DIRECTIVE: Repeat exactly, and only, the lines from the one that contains "What bpy script" through the one that contains "POT_STEPS = 30", both ends included.

INPUT ROWS:
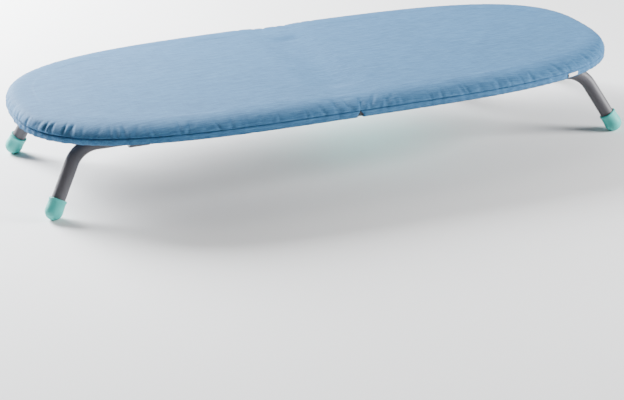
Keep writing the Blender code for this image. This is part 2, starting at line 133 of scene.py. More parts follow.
def moulded(name, colour, roughness, grain, speck=0.08, depth=0.00005, metallic=0.0):
    """Moulded or coated material: faint mottling of colour and gloss, and a fine grain."""
    made, nodes, links, principled = shader(name)
    broad = noise(nodes, links, 22, detail=4)
    fine = noise(nodes, links, grain, detail=2)
    tint = ramp(nodes, links, broad, [(0.3, scaled(colour, 1 - speck)), (0.7, scaled(colour, 1 + speck))])
    grained = ramp(nodes, links, fine, [(0.35, scaled(colour, 0.9)), (0.65, colour)])
    tint = mix(nodes, links, tint, grained, 0.35)
    links.new(tint, principled.inputs["Base Color"])
    gloss = nodes.new("ShaderNodeMapRange")
    gloss.inputs["To Min"].default_value = roughness - 0.06
    gloss.inputs["To Max"].default_value = roughness + 0.08
    links.new(fine, gloss.inputs["Value"])
    links.new(gloss.outputs["Result"], principled.inputs["Roughness"])
    principled.inputs["Metallic"].default_value = metallic
    links.new(bump(nodes, links, fine, 0.35, depth), principled.inputs["Normal"])
    return made


def heathered(name, colour, light, dark):
    """Cotton cloth with slubby yarns along the board and a fine cross weave."""
    made, nodes, links, principled = shader(name)
    slubs = noise(nodes, links, 1, (45, 900, 900), detail=3, rough=0.65)
    streaks = noise(nodes, links, 1, (48, 520, 520), detail=4, rough=0.7)
    cross = noise(nodes, links, 1, (900, 40, 260), detail=2, rough=0.6)
    blotch = noise(nodes, links, 9, (1, 2.2, 2.2), detail=4, rough=0.6)
    weave = noise(nodes, links, 2200, detail=1)
    tint = ramp(nodes, links, slubs, [(0.30, dark), (0.52, colour), (0.74, light)])
    thin = ramp(nodes, links, cross, [(0.32, scaled(colour, 0.75)), (0.7, scaled(colour, 1.3))])
    tint = mix(nodes, links, tint, thin, 0.38)
    patches = ramp(nodes, links, blotch, [(0.3, scaled(colour, 0.82)), (0.7, scaled(colour, 1.22))])
    tint = mix(nodes, links, tint, patches, 0.25)
    faded = ramp(nodes, links, streaks, [(0.34, scaled(dark, 1.2)), (0.5, colour), (0.66, light)])
    tint = mix(nodes, links, tint, faded, 0.30)
    links.new(tint, principled.inputs["Base Color"])
    principled.inputs["Roughness"].default_value = 0.85
    principled.inputs["Sheen Weight"].default_value = 0.05
    principled.inputs["Sheen Roughness"].default_value = 0.4
    principled.inputs["Sheen Tint"].default_value = (0.35, 0.55, 0.80, 1)
    creases = noise(nodes, links, 24, detail=3, rough=0.55)
    normal = bump(nodes, links, creases, 0.25, 0.003)
    normal = bump(nodes, links, slubs, 0.20, 0.0004, normal)
    normal = bump(nodes, links, weave, 0.25, 0.0002, normal)
    links.new(normal, principled.inputs["Normal"])
    return made


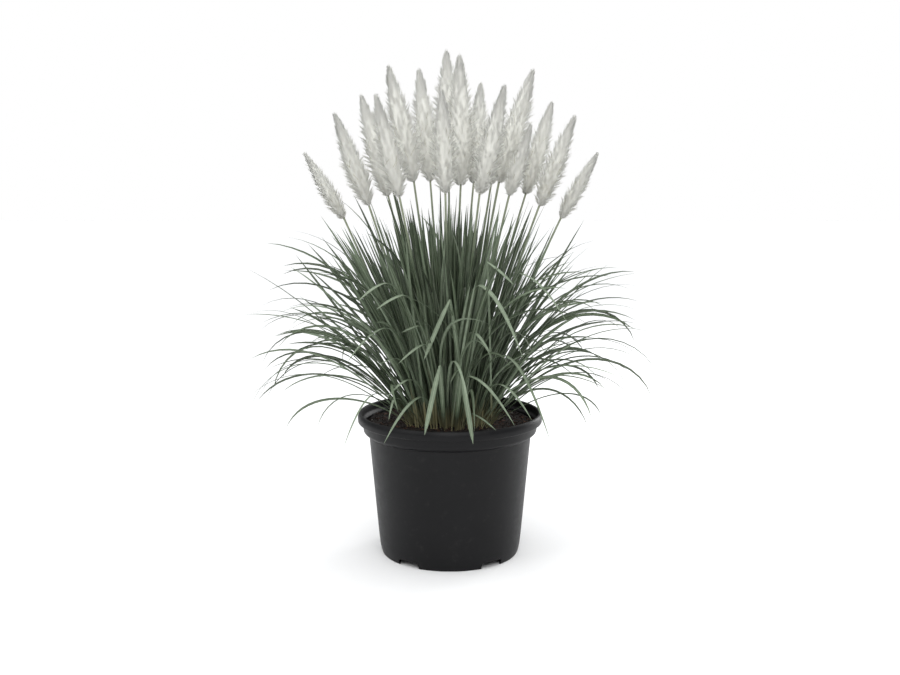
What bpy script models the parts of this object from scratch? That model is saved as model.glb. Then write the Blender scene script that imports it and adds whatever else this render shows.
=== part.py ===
"""Potted dwarf pampas grass: a black nursery pot, its potting mix, and one grass clump.

The clump is built from the pieces that a gardener would find on a bench: nineteen flower
stems with a feathery plume on each, eight upright leaf shoots between them, and twelve
arching leaf shoots round the outside. A shoot is a leaf sheath with the blades that grow
out of it, so it is one piece. Metres, +Z up, origin on the floor under the pot's axis.
"""

import math

import bmesh
import bpy
from mathutils import Vector

# ---- Nursery pot ------------------------------------------------------------------------
POT_HEIGHT = 0.278
RIM_RADIUS = 0.180  # outside of the rolled rim
COLLAR_RADIUS = 0.1695  # the stacking collar under the rim
WALL_TOP_RADIUS = 0.1580  # where the tapered wall meets the collar's shoulder
WALL_FOOT_RADIUS = 0.1385
FOOT_RADIUS = 0.1335  # the ring that stands on the floor
RIM_DEPTH = 0.019  # height of the rolled rim
COLLAR_DEPTH = 0.022
WALL_THICKNESS = 0.0025
BASE_UNDERSIDE = 0.0125  # the floor of the pot is raised on the foot ring
BASE_THICKNESS = 0.003
POT_STEPS = 30  # facets round the pot

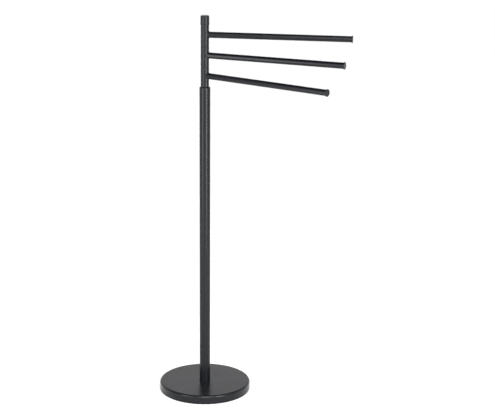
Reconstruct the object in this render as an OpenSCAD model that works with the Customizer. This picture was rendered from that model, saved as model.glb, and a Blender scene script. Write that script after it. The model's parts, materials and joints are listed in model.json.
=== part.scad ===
// Floor-standing towel rack: a weighted round base, a two-piece column and three arms that swivel on a rod.
// Millimetres. +Z is up, the origin is on the floor under the column's axis, and +X runs along the middle arm.

/* [Base] */
// Outside diameter of the base cover
base_d = 214; // [170:1:300]
// Height of the cover's top face above the floor
base_h = 21; // [17:0.5:35]
// Sheet thickness of the pressed cover
cover_t = 1; // [0.6:0.1:1.5]
// Outside radius of the cover's rolled top edge
cover_edge_r = 4.5; // [2:0.5:8]
// Height of the cover's lower edge above the floor
cover_lift = 0.8; // [0.4:0.1:1]
// Thickness of the rubber ring that the rack stands on
foot_t = 2; // [1.2:0.1:3]
// Width of the rubber ring, from its outer to its inner edge
foot_w = 22; // [10:1:35]
// Thickness of the cast weight's disc
weight_t = 9; // [6:0.5:11]
// Diameter of the weight's hub, which carries the column
hub_d = 54; // [42:1:80]

/* [Column] */
// Outside diameter of both column tubes
column_d = 25; // [20.5:0.5:35]
// Wall of both column tubes
column_wall = 1.2; // [0.8:0.1:2]
// Length of the lower column tube
lower_tube_len = 347; // [200:1:500]
// Length of the upper column tube
upper_tube_len = 358; // [200:1:500]
// Thickness of the plastic ring under the column
foot_ring_t = 1.5; // [1:0.1:3]
// Thickness of the plastic ring between the two column tubes
joint_ring_t = 0.8; // [0.5:0.1:2]
// Height of the collar's flange on top of the column
collar_t = 3; // [2.5:0.5:6]

/* [Head] */
// Outside diameter of the sleeves that the arms are welded to
sleeve_d = 19; // [16:0.5:24]
// Wall of the sleeves
sleeve_wall = 1.5; // [1:0.1:1.8]
// Height from one arm to the next
arm_pitch = 46.6; // [36:0.2:80]
// Diameter of the pivot rod
rod_d = 10; // [9:0.5:12]
// Length of each bush inside its sleeve
bush_len = 10; // [5:0.5:14]
// Thickness of a bush's flange
bush_flange_t = 0.8; // [0.5:0.1:2]
// Height of the cap on top of the rod
cap_h = 21.5; // [15:0.5:30]
// How far the cap stands out past the sleeves at its lower edge
cap_proud = 0.7; // [0.3:0.1:2]
// Radius of the cap's top edge
cap_edge_r = 2.5; // [0.5:0.5:3]

/* [Arms] */
// Distance from the column's axis to the outer face of an arm's end plug
arm_reach = 334; // [180:1:450]
// Outside diameter of the arm tubes
arm_d = 14; // [10:0.5:17]
// Wall of the arm tubes
arm_wall = 1; // [0.6:0.1:1.5]
// Height of an arm's axis above the middle of its sleeve
arm_rise = 2.5; // [-4:0.5:4]
// Angle from the middle arm to the lower arm as they stand
lower_turn = 14.2; // [0:0.1:180]
// Angle from the middle arm to the upper arm as they stand, to the other side
upper_turn = 13.2; // [0:0.1:180]
// How far the end plug's flange stands out past the tube
plug_proud = 1.3; // [0.5:0.1:3]
// Thickness of the end plug's flange
plug_t = 2.2; // [1.5:0.1:4]
// Length of the end plug's spigot inside the tube
spigot_len = 14; // [8:1:25]

/* [Clearances] */
// Radial gap of a part pressed into another
press_gap = 0.02; // [0.01:0.01:0.05]
// Radial running gap between the bushes and the rod
run_gap = 0.06; // [0.02:0.01:0.1]
// Radial gap where a screw thread meets its nut or hole
thread_gap = 0.05; // [0.02:0.01:0.1]
// Gap between faces that turn past each other
turn_gap = 0.3; // [0.1:0.05:0.5]
// Radial gap where a bolt or rod passes through a plain hole
pass_gap = 0.3; // [0.1:0.1:0.5]

/* [Hidden] */
$fn = 96;

// Colours
coat_black = [0.16, 0.16, 0.17];
plastic_black = [0.20, 0.20, 0.21];
nylon_black = [0.12, 0.12, 0.12];
zinc_steel = [0.70, 0.71, 0.72];
iron_grey = [0.30, 0.30, 0.31];
rubber_black = [0.10, 0.10, 0.10];

// How far a cutting shape runs past the face that it opens
cut = 1;

// M8 hardware of the base and the head
m8_d = 8;
m8_head_af = 13;
m8_head_h = 5.3;
m8_nut_h = 8;
m8_spring_d = 14.8;
m8_spring_t = 2;
m8_flat_d = 24;
m8_flat_t = 2;
m8_pass_r = m8_d / 2 + pass_gap;
m8_thread_r = m8_d / 2 + thread_gap;
spring_split = 1.2;
spring_split_angle = 40;
thread_chamfer = 1;
crown_share = 0.08;

// Base
cover_fit = 0.4;
bolt_hidden = 0.7;
foot_inset = 4;
weight_r = base_d / 2 - cover_t - cover_fit;
foot_r = weight_r - foot_inset;
weight_chamfer = 1.5;
hub_top = base_h - cover_t;
recess_d = m8_flat_d + 6;
recess_depth = m8_flat_t + m8_spring_t + m8_head_h + bolt_hidden;
recess_top = foot_t + recess_depth;
bolt_seat = recess_top - m8_flat_t - m8_spring_t;
bolt_grip = 15;

// Column, from the base up
column_r = column_d / 2;
column_in_r = column_r - column_wall;
insert_r = column_in_r - press_gap;
insert_len = 28;
foot_ring_proud = 0.7;
joint_ring_in = 0.3;
tube_z = base_h + foot_ring_t;
bolt_top = tube_z + bolt_grip;
joint_z = tube_z + lower_tube_len;
stud_in_each = insert_len - 4;
upper_tube_z = joint_z + joint_ring_t;
collar_z = upper_tube_z + upper_tube_len;
head_z = collar_z + collar_t;
collar_edge_r = 2;
collar_spigot = 10;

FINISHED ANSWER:
What bpy script models the parts of this object from scratch? That model is saved as model.glb. Then write the Blender scene script that imports it and adds whatever else this render shows.
=== part.py ===
"""Potted dwarf pampas grass: a black nursery pot, its potting mix, and one grass clump.

The clump is built from the pieces that a gardener would find on a bench: nineteen flower
stems with a feathery plume on each, eight upright leaf shoots between them, and twelve
arching leaf shoots round the outside. A shoot is a leaf sheath with the blades that grow
out of it, so it is one piece. Metres, +Z up, origin on the floor under the pot's axis.
"""

import math

import bmesh
import bpy
from mathutils import Vector

# ---- Nursery pot ------------------------------------------------------------------------
POT_HEIGHT = 0.278
RIM_RADIUS = 0.180  # outside of the rolled rim
COLLAR_RADIUS = 0.1695  # the stacking collar under the rim
WALL_TOP_RADIUS = 0.1580  # where the tapered wall meets the collar's shoulder
WALL_FOOT_RADIUS = 0.1385
FOOT_RADIUS = 0.1335  # the ring that stands on the floor
RIM_DEPTH = 0.019  # height of the rolled rim
COLLAR_DEPTH = 0.022
WALL_THICKNESS = 0.0025
BASE_UNDERSIDE = 0.0125  # the floor of the pot is raised on the foot ring
BASE_THICKNESS = 0.003
POT_STEPS = 30  # facets round the pot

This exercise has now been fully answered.